Effect of Hospitalization on Conventional and 24-hour Blood Pressure

Abstract
Blood pressure (BP) levels, particularly in hypertensives, often fall on admission to hospital. Whether such a BP fall also occurs for BP measured automatically without the presence of medical and nursing staff and hence without the alerting reaction has not previously been studied. Twenty-two subjects, mean age 80 ± 7 years (BP range 110–190/60–110 mmHg) underwent nurse-taken BP measurements and 24-hour non-invasive BP monitoring on admission to hospital and again after 5 days.
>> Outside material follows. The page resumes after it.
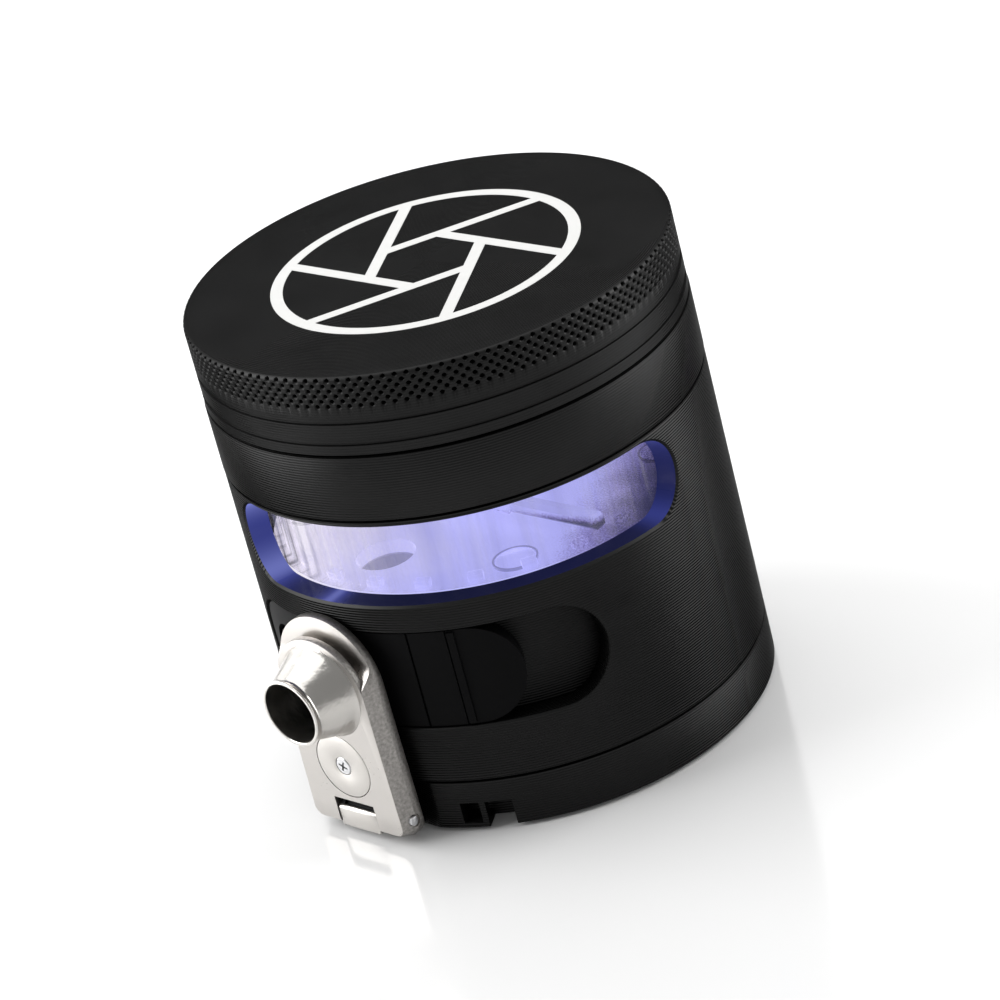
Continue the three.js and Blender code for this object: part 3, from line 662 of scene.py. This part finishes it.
# ------------------------------------------------------------------ gate slider
# A curved black moulding that slides in the slot under a thumb. Its port lines up with the chute
# when it is pushed over. Two grooves cross its face, and a raised rib stands beside one of them.
GATE = {"start": -32.6, "end": 47.2, "middle": 22.25, "half": 6.72}
GATE_INNER, GATE_OUTER, GATE_TRAVEL = 28.8, 31.2, 19.5
RIB = {"start": 31.4, "end": 33.1, "inner": GATE_OUTER - 0.4, "outer": GATE_OUTER + 0.28,
       "bottom": 15.75, "top": 28.75}
GROOVES = [{"start": 21.45, "end": 21.95, "inner": GATE_OUTER - 0.4},
           {"start": 30.9, "end": 31.4, "inner": GATE_OUTER - 0.35}]
GROOVE_BOTTOM, GROOVE_TOP = 14.0, 31.0
gate = put("gate_slider_moulded", round_ended(**GATE, inner=GATE_INNER, outer=GATE_OUTER), black_moulding)
worked(gate, [sector(**RIB)], operation="UNION")
grooves = [sector(**groove, outer=OUTSIDE, bottom=GROOVE_BOTTOM, top=GROOVE_TOP) for groove in GROOVES]
port_ends = [polar(-GATE_TRAVEL, reach, PORT_HEIGHT) for reach in (INSIDE, OUTSIDE)]
worked(gate, [*grooves, rod(PORT_RADIUS, *port_ends, 64)])
ready(gate, "gate", "black_plastic", "gate_slider")

# ------------------------------------------------------------------ hinge
# A nickel-plated leaf with two cheeks is fixed to the base; the cheeks are painted black as a painted shade
# in the gap above the leaf. The pin runs through the cheeks, a black bush between them and the spout plate's
# ears.
HINGE_DEPTH, HINGE_HEIGHT = 33.4, 3.5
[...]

Nurse-taken systolic BP (SBP) levels on admission fell significantly from 149 ± 21 mmHg to 137 ± 16mmHg (p<0.01) on day 2, to 131 ± 16mmHg on day 5 (p <0.05). Mean diastolic BP (DBP) levels showed a less marked fall over 5 days from 87 ± 12 mmHg to 84 ± 11 mmHg (p < 0.05). Mean 24-hour BP levels showed no significant change from admission to day 5 (131 ± 17/72 ± 12 mmHg vs. 131 ± 17/72 ± 10 mmHg, respectively). In addition, nurse-taken SBP on day 5 was similar to mean 24-hour and daytime SBP taken on day 1 or day 5. Using shorter periods of BP monitoring gave similar mean BP levels to the full mean 24-hour BP level although BP reproducibility was poorer, even with more than 10 hours of BP monitoring. A period of automatic BP monitoring on admission to hospital will rapidly reveal a patient's sustained hospital BP level.